13. In that background the Supreme Court observed in para 3 thus :--"There can be no question that a Writ of Habeas Corpus is not to be issued as a matter of course, particularly when the writ is sought against a parent, for the custody of a child. Clear grounds must be made out." In that matter also there is no reference to Section 100 old Act or Section 97 of the Criminal Procedure Code. Hence this judgment is of no help to Mr. Agarwal.

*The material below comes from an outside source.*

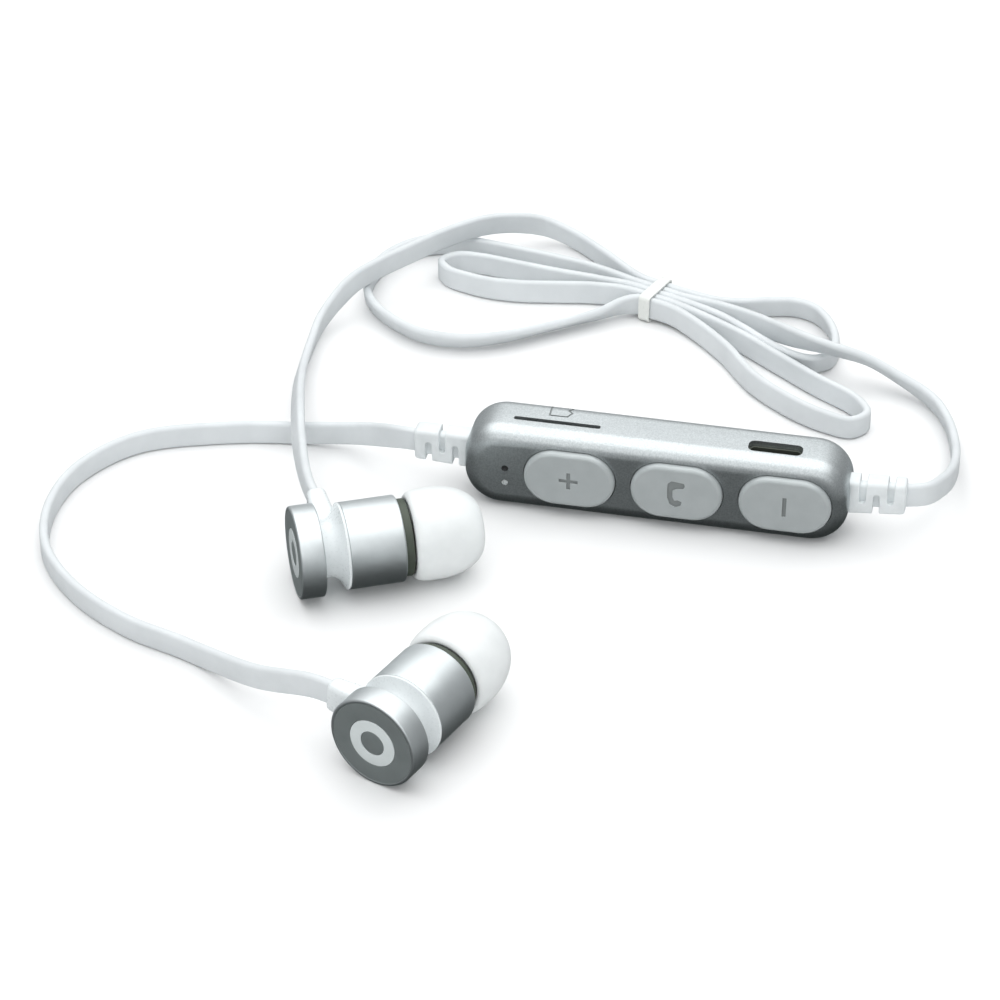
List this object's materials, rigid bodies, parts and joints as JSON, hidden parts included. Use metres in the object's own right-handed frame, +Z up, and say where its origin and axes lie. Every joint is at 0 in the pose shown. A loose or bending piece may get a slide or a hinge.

14. The submission of Mr. Agarwal was that even the party has exhausted remedy under Section 97 of the Criminal Procedure Code and has failed therein, then the High Court should not entertain any petition for habeas corpus. We appreciate the anxiety of Mr. Agarwal that High Court should not be unnecessary burdened with trifle matters or the matters over which the parties have exhausted their remedy and failed. However, the powers of habeas corpus are given to the High Court by the Constitution and we do not wish to curtail our powers. It is true that if a party has approached the Courts below under Section 97 of the Criminal Procedure Code and has failed therein, then High Court would be reluctant to interfere. However, no blanket prohibition can be imposed in this regard. In a given case and in the facts of peculiar case, the High Court may exercise its discretion to act for issuance of writ of habeas corpus. Powers of the High Court are not taken away by Section 97 of the Criminal Procedure Code and, therefore, since the academic questions are argued, we answered accordingly and disposed of this petition.